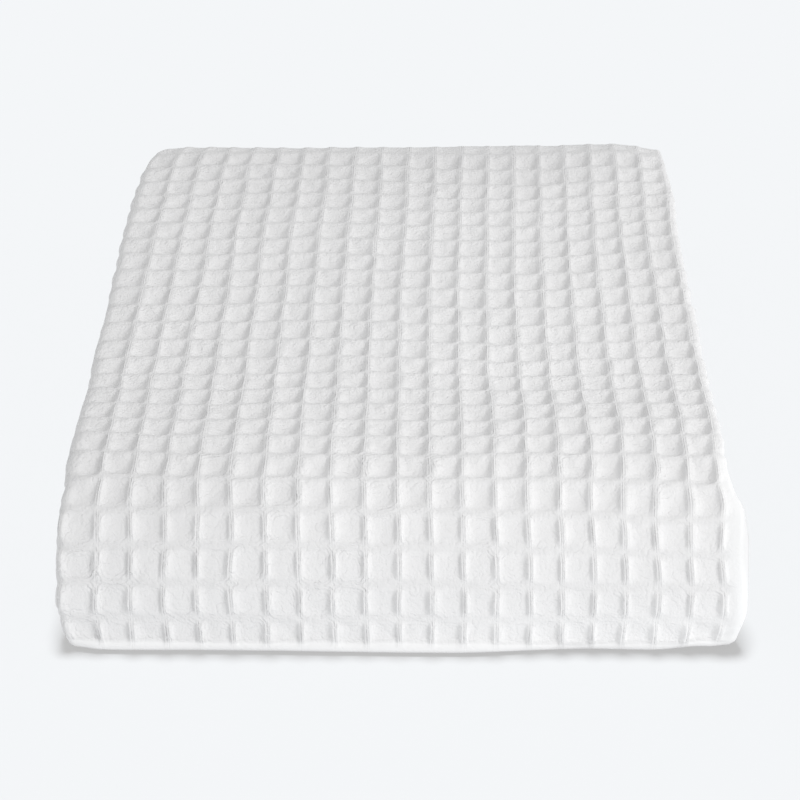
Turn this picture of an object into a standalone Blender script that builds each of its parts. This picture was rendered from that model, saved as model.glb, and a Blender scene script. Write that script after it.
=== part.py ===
"""Waffle weave cotton blanket, folded in four across its width and then in four along its length.

One piece of cloth. Folding it across its width makes a strip of four plies, and folding the strip
along its length stacks four runs of it: sixteen plies, with one wide puffed fold at the front.
Metres, +Z up, front towards -Y. The origin is on the ground, under the middle of the stack.
"""
import math

import bmesh
import bpy
import numpy as np
from mathutils import Vector

MM = 0.001

# The cloth
CLOTH = 1.8 * MM                # thickness of one ply
CELL_WIDTH = 15.4 * MM          # pitch of the waffle cells across the blanket
CELL_LENGTH = 17.3 * MM         # pitch of the waffle cells along it
RELIEF = 0.8 * MM               # the cells' borders stand this much proud, their middles lie as low
COLUMNS = 20                    # cells across the top, between the side folds

# The stack
PLY = 4.475 * MM                # room that one ply takes under the crest
STRIP = 4 * PLY                 # half the height of the folded pair, and one strip of four plies
MIDDLE = 2 * STRIP              # height at which the stack opens, half its height
TOP_ROWS = 19                   # cells along the top, from the back fold to the crest
TOP_PRESSED = 0.87              # height of the flat part of the top, as a share of the crest's
PUFF_ROWS = 5.2                 # cells along the rise from the flat part to the crest
WAVE = 0.35 * MM                # the top's gentle unevenness
EDGE_WAVE = 0.5 * MM            # the side folds' unevenness

# Run of the strip's section: one row for each ply and each side fold between two of them
SECTION = (
    # length, fold radius, turn in degrees, steps
    (COLUMNS * CELL_WIDTH, 0.0, 0, 1),              # innermost ply, from its selvedge at the right
    (0.0, 1.5 * PLY, -180, 4),                      # wide fold at the left
    (COLUMNS * CELL_WIDTH, 0.0, 0, COLUMNS),        # outermost ply, the one that shows
    (0.0, 0.5 * PLY, -180, 3),                      # fold at the right
    (COLUMNS * CELL_WIDTH, 0.0, 0, 1),              # third ply
    (0.0, 0.5 * PLY, 180, 3),                       # fold at the left, inside the wide one
    (COLUMNS * CELL_WIDTH, 0.0, 0, 1),              # second ply, to its selvedge at the right
)
SHOWN_FIRST = 5                 # first section point of the outermost ply
SHOWN_LAST = SHOWN_FIRST + COLUMNS

# Outline of the front fold, from the crest forward and down to the ground
CREST_RADIUS = 62.0 * MM
CREST_TURN = 76
FACE = 16.4 * MM                # nearly upright stretch under the crest's curve
TOE_RADIUS = 7.0 * MM           # where the cloth turns under
FRONT = (
    # length, fold radius, turn in degrees, steps
    (0.0, CREST_RADIUS, -CREST_TURN, 5),
    (FACE, 0.0, 0, 1),
    (0.0, TOE_RADIUS, CREST_TURN - 180, 3),
)
FRONT_ROWS = 6                  # steps of the front's outline that carry cells
BACK_STEPS = 5                  # steps round the fold at the back
HIDDEN_ROWS = (0, 1.7, 3.5, 5.2, 12.0)  # steps of a hidden run, in rows behind the crest
HEM_ROWS = 19.7                 # row at which the two hems lie, flush with the back fold

# How far the side folds stand out from straight, fading to nothing at the middle of the blanket
SIDES = (
    # rows behind the crest, left, right
    (-3.6, 2.0 * MM, 8.0 * MM),
    (-1.5, 0.5 * MM, 3.5 * MM),
    (0.0, -2.0 * MM, -2.0 * MM),
    (9.0, -2.0 * MM, -2.0 * MM),
    (18.0, -5.0 * MM, -4.0 * MM),
    (20.0, -15.0 * MM, -8.0 * MM),
)
TOE_TUCK = 5.0 * MM             # how far the front's lower corners draw in
TOE_HEIGHT = 24.0 * MM

COTTON = (0.86, 0.87, 0.86, 1.0)


def trace(x, y, heading, rows):
    """Points of a path of straight stretches and arcs, each row giving one of them."""
    points = [(x, y)]
    for length, radius, turn, steps in rows:
        bend = math.radians(turn) / steps
        stride = length / steps + 2 * radius * math.sin(abs(bend) / 2)
        for _ in range(steps):
            heading += bend / 2
            x += stride * math.cos(heading)
            y += stride * math.sin(heading)
            heading += bend / 2
            points.append((x, y))
    return points


def strip_section():
    """The four plies across the blanket: each point's place across it and its depth in the strip."""
    half = COLUMNS * CELL_WIDTH / 2
    return trace(half, PLY / 2, math.pi, SECTION)


def front_outline():
    """Outline of the front fold as steps from the middle of the stack under the crest."""
    points = trace(0.0, MIDDLE, 0.0, FRONT)
    points.append((0.0, -MIDDLE))
    return [(-forward / MIDDLE, up / MIDDLE) for forward, up in points]


def run(crest, rows, up):
    """Places along a straight run of the strip, at these rows behind the crest."""
    return [(crest + row * CELL_LENGTH, MIDDLE, 0.0, up) for row in rows]


def fold_path():
    """The strip's way through the stack, from its hem at the back of the lowest run.

    Each place is a centre, a direction in which the plies lie one over the other, the distance of
    the strip's inner side from that centre, and which way its depth counts along the direction.
    """
    outline = front_outline()
    back = TOP_ROWS * CELL_LENGTH
    crest = (CREST_RADIUS - back) / 2
    front = [(crest, MIDDLE, forward, up) for forward, up in outline[1:-1]]
    hidden = [*HIDDEN_ROWS, TOP_ROWS]
    to_hem = [*HIDDEN_ROWS, HEM_ROWS]
    turns = [math.pi * step / BACK_STEPS for step in range(1, BACK_STEPS)]
    back_fold = [(crest + back, MIDDLE + STRIP, math.sin(turn), math.cos(turn)) for turn in turns]
    path = [(place, STRIP, 1) for place in run(crest, to_hem[::-1], -1.0)]
    path += [(place, STRIP, 1) for place in front[::-1]]
    shown_first = len(path)
    path += [(place, STRIP, 1) for place in run(crest, range(TOP_ROWS + 1), 1.0)]
    path += [(place, 0.0, 1) for place in back_fold]
    path += [(place, STRIP, -1) for place in run(crest, hidden[::-1], 1.0)]
    path += [(place, STRIP, -1) for place in front]
    path += [(place, STRIP, -1) for place in run(crest, to_hem, -1.0)]
    shown = (shown_first - FRONT_ROWS, shown_first + TOP_ROWS)
    return path, shown, crest


def smooth(value):
    """Soft step from 0 to 1."""
    value = min(max(value, 0.0), 1.0)
    return value * value * (3 - 2 * value)


def settle(x, y, z, crest):
    """The stack as it lies: pressed flat behind the crest, wider at the front, a little uneven."""
    puff = smooth(1 - (y - crest) / (PUFF_ROWS * CELL_LENGTH))
    ground = PLY / 2
    share = (z - ground) / (2 * MIDDLE)
    z = ground + (z - ground) * (TOP_PRESSED + (1 - TOP_PRESSED) * puff)
    z += WAVE * share * (math.sin(31 * x + 17 * y) + math.sin(23 * x - 41 * y + 1.1))
    side = max(-1.0, min(1.0, x / (COLUMNS * CELL_WIDTH / 2)))
    rows, left, right = zip(*SIDES)
    stand_out = np.interp((y - crest) / CELL_LENGTH, rows, left if side < 0 else right)
    stand_out += EDGE_WAVE * math.sin(38 * y + 60 * z + 1.7 * side)
    stand_out -= TOE_TUCK * puff * smooth(1 - z / TOE_HEIGHT)
    x += side ** 3 * stand_out
    return Vector((x, y, z - ground + CLOTH / 2))


def blanket_sheet():
    """The flat cut, one square for each cell where it shows, folded and with its cells sunk."""
    section = strip_section()
    path, (first, last), crest = fold_path()
    across, along = len(section) - 1, len(path) - 1
    sheet = bmesh.new()
    bmesh.ops.create_grid(sheet, x_segments=across, y_segments=along, size=1.0)
    cells = {}
    for vertex in sheet.verts:
        column = round((vertex.co.x + 1) / 2 * across)
        row = round((vertex.co.y + 1) / 2 * along)
        (x, depth), ((y, z, toward_y, toward_z), inner, side) = section[column], path[row]
        shown = SHOWN_FIRST <= column <= SHOWN_LAST and first <= row <= last
        reach = inner + side * (depth + (RELIEF if shown else 0.0))
        vertex.co = settle(x, y + reach * toward_y, z + reach * toward_z, crest)
        cells[vertex.index] = shown
    for face in sheet.faces:
        face.select = all(cells[vertex.index] for vertex in face.verts)
    bmesh.ops.translate(sheet, verts=sheet.verts, vec=-ground_middle(sheet))
    sheet.normal_update()
    return sheet


def ground_middle(sheet):
    """The middle of the sheet's outline on the ground."""
    across = [vertex.co.x for vertex in sheet.verts]
    along = [vertex.co.y for vertex in sheet.verts]
    return Vector(((min(across) + max(across)) / 2, (min(along) + max(along)) / 2, 0.0))


def blanket():
    """The folded blanket as one closed solid of one thickness."""
    sheet = blanket_sheet()
    shown = [face for face in sheet.faces if face.select]
    highest = max(shown, key=lambda face: face.calc_center_median().z)
    if highest.normal.z < 0:
        bmesh.ops.reverse_faces(sheet, faces=sheet.faces[:])
    bmesh.ops.poke(sheet, faces=shown, offset=-2 * RELIEF)
    mesh = bpy.data.meshes.new("blanket")
    sheet.to_mesh(mesh)
    sheet.free()
    piece = bpy.data.objects.new("blanket", mesh)
    thickness = piece.modifiers.new("cloth", "SOLIDIFY")
    thickness.thickness = CLOTH
    thickness.offset = 0.0
    thickness.use_even_offset = False
    return piece


def cotton():
    """White cotton, quite matt."""
    material = bpy.data.materials.new("white_cotton")
    material.use_nodes = True
    shader = material.node_tree.nodes["Principled BSDF"]
    shader.inputs["Base Color"].default_value = COTTON
    shader.inputs["Roughness"].default_value = 0.9
    shader.inputs["Metallic"].default_value = 0.0
    return material


def main():
    for old in list(bpy.data.objects):
        bpy.data.objects.remove(old, do_unlink=True)
    collection = bpy.data.collections.new("waffle_weave_blanket")
    bpy.context.scene.collection.children.link(collection)
    piece = blanket()
    piece.data.materials.append(cotton())
    collection.objects.link(piece)


main()
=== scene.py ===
"""Looks of a white waffle weave cotton blanket, folded in four both ways: the cloth as fine sheets on the
folds of its solid, the floor, the light and the view. Metres, +Z up, front towards -Y."""
import math

import bpy
import numpy as np
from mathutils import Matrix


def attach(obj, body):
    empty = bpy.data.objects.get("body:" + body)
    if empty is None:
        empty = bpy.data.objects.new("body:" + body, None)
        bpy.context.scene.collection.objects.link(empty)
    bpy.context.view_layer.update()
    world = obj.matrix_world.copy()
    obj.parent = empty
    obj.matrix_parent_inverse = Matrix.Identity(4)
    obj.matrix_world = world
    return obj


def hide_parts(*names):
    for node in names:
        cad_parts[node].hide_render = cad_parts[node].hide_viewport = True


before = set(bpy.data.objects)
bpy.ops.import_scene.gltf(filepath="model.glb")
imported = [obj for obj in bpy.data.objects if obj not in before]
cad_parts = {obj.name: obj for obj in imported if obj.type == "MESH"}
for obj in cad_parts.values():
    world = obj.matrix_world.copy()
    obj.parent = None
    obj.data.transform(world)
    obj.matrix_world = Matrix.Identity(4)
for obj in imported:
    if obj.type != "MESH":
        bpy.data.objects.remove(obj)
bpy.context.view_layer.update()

MM = 0.001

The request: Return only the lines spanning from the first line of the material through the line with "COLUMNS = 20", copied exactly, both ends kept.

Expected answer:
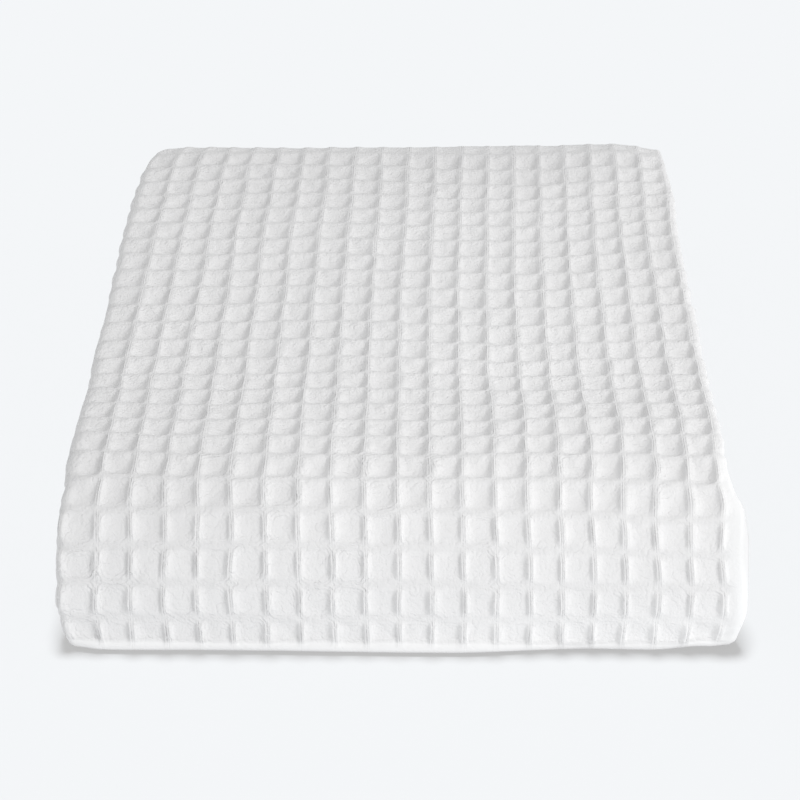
Turn this picture of an object into a standalone Blender script that builds each of its parts. This picture was rendered from that model, saved as model.glb, and a Blender scene script. Write that script after it.
=== part.py ===
"""Waffle weave cotton blanket, folded in four across its width and then in four along its length.

One piece of cloth. Folding it across its width makes a strip of four plies, and folding the strip
along its length stacks four runs of it: sixteen plies, with one wide puffed fold at the front.
Metres, +Z up, front towards -Y. The origin is on the ground, under the middle of the stack.
"""
import math

import bmesh
import bpy
import numpy as np
from mathutils import Vector

MM = 0.001

# The cloth
CLOTH = 1.8 * MM                # thickness of one ply
CELL_WIDTH = 15.4 * MM          # pitch of the waffle cells across the blanket
CELL_LENGTH = 17.3 * MM         # pitch of the waffle cells along it
RELIEF = 0.8 * MM               # the cells' borders stand this much proud, their middles lie as low
COLUMNS = 20                    # cells across the top, between the side folds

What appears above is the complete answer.